ANyway... back to reading.  

ETA: The Prime video experience is available on iPad now, so he has that wrong on there.

I didn't realize it was so much "bigger" than the original Fire! I don't get why.... unless it was for battery space? I'll have to go look at one at Best Buy and compare it. Now waiting for October to decide what I'm doing for the kids.


----------



## Betsy the Quilter (Oct 27, 2008)

Linjeakel said:


> I'm still waiting on my Fire HD so that was all very interesting to read.
> 
> My favourite line though, comes near the end of the review - "every time someone buys an iPad, a unicorn dies..." - reason enough to choose the Fire!


It seems like a good, thorough review, but I got turned off by the anti-Apple bias. Just as much as I get turned off of reviews that exhibit a clear anti-Amazon bias. (David Pogue, I'm talking about you.) I have both an iPad and a Fire (or at least I had a Fire and am getting a Fire 4G) and both devices and both companies have strengths and weaknesses.

Not every device is right for every person; everyone should consider the device that has the right combination of features, price, customer service and personal bias  that is right for them. It might be an Amazon device, it might be an Apple device, it might be neither. For me, a review should help you make that decision in an objective mannor.

My .02 worth. It is a very detailed technical review if I edit out the anti-Apple remarks.

Betsy


----------



## TraceyC/FL (Mar 23, 2011)

Betsy the Quilter said:


> Not every device is right for every person; everyone should consider the device that has the right combination of features, price, customer service and personal bias  that is right for them. It might be an Amazon device, it might be an Apple device, it might be neither. For me, a review should help you make that decision in an objective manner.


I was surprised he said he had an iPhone with all of the anti-apple stuff, but maybe he just uses it for reviews?

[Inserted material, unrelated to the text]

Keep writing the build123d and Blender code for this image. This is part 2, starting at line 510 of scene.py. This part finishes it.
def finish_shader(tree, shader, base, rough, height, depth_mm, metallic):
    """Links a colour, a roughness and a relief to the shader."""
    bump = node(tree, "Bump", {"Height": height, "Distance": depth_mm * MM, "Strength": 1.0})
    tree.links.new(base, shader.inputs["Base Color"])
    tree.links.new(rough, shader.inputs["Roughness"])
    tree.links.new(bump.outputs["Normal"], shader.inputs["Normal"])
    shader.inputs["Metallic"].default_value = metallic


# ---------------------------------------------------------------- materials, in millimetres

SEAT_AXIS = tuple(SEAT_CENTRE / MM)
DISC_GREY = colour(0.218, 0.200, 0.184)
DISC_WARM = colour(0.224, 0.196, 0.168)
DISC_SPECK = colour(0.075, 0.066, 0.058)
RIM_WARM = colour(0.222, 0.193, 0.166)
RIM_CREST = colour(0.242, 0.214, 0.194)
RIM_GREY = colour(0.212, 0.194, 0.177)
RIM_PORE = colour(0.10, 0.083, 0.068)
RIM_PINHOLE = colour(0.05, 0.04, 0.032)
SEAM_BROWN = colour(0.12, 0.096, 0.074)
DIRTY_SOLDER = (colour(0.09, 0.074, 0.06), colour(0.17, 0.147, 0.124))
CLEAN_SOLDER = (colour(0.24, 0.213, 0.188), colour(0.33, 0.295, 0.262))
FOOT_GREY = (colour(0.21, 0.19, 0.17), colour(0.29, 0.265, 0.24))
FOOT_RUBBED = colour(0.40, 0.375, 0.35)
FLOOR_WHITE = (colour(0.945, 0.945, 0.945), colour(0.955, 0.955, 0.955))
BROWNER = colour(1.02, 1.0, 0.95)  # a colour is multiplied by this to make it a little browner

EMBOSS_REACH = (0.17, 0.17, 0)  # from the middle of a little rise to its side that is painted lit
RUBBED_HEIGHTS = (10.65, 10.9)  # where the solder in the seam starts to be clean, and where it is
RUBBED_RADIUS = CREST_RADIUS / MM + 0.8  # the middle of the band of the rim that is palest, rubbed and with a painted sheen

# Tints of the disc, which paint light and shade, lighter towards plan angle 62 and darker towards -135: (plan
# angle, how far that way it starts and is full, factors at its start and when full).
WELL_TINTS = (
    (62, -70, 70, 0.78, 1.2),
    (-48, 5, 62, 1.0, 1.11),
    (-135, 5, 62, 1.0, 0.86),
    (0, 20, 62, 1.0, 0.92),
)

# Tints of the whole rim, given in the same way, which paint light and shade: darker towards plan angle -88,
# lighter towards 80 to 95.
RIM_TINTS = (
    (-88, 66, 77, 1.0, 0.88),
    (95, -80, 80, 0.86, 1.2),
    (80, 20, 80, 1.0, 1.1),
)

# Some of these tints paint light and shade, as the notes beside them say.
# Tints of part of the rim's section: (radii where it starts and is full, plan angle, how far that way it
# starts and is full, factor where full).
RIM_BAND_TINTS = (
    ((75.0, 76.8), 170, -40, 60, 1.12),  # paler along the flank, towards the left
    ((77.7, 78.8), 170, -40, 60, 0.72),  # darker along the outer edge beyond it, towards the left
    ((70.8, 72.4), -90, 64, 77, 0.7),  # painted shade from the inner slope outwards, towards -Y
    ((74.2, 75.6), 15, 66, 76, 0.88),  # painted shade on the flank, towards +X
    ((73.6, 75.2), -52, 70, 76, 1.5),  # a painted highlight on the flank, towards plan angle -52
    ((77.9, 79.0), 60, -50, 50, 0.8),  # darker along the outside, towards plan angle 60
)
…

I totally agree, the best product is the one that fits your needs.


----------



## Linjeakel (Mar 17, 2010)

Betsy the Quilter said:


> It seems like a good, thorough review, but I got turned off by the anti-Apple bias. Just as much as I get turned off of reviews that exhibit a clear anti-Amazon bias. (David Pogue, I'm talking about you.) I have both an iPad and a Fire (or at least I had a Fire and am getting a Fire 4G) and both devices and both companies have strengths and weaknesses.
> 
> Not every device is right for every person; everyone should consider the device that has the right combination of features, price, customer service and personal bias  that is right for them. It might be an Amazon device, it might be an Apple device, it might be neither. For me, a review should help you make that decision in an objective mannor.
> 
> ...


He_ was _ very anti-Apple and I'm not necessarily condoning or agreeing with that - I have a 1st ed. iPad and an iPod Touch after all - but I still love that line about the unicorn .....


----------



## omnibus34 (May 25, 2011)

I enjoyed the review and frankly I'm glad I did'nt jump ship for the Nexus 7, at least until I saw what Amazon fire HD offered.

As far as his inevitable comparison to the Apple product..........well my view on that criticism is that If I had blown $500 plus for an ipad, I believe I'd be defensive as well.


----------



## Betsy the Quilter (Oct 27, 2008)

I like think that there can be more than one excellent product at a time, and that price is only one of the factors. An important one, but not the only one.   I will have BOTH an original iPad and a Fire 4G and expect to love them both on their own merits.



Betsy


----------



## Techn0 (Sep 24, 2012)

Good review and I agree with most of the points he makes, except the web browser, I hate it.  So if I need to use the web I jump on my laptop or iphone instead.  Everything else on the Kindle Fire HD is well thought out though.  If you're planning on using it as entertainment device and not necessarily as a portable computer, I would highly recommend it.


----------



## Cyanide5000 (Aug 30, 2010)

Good review - Im still waiting until December to buy mine thought, hopefully I'll pick up a christmas deal or something!


----------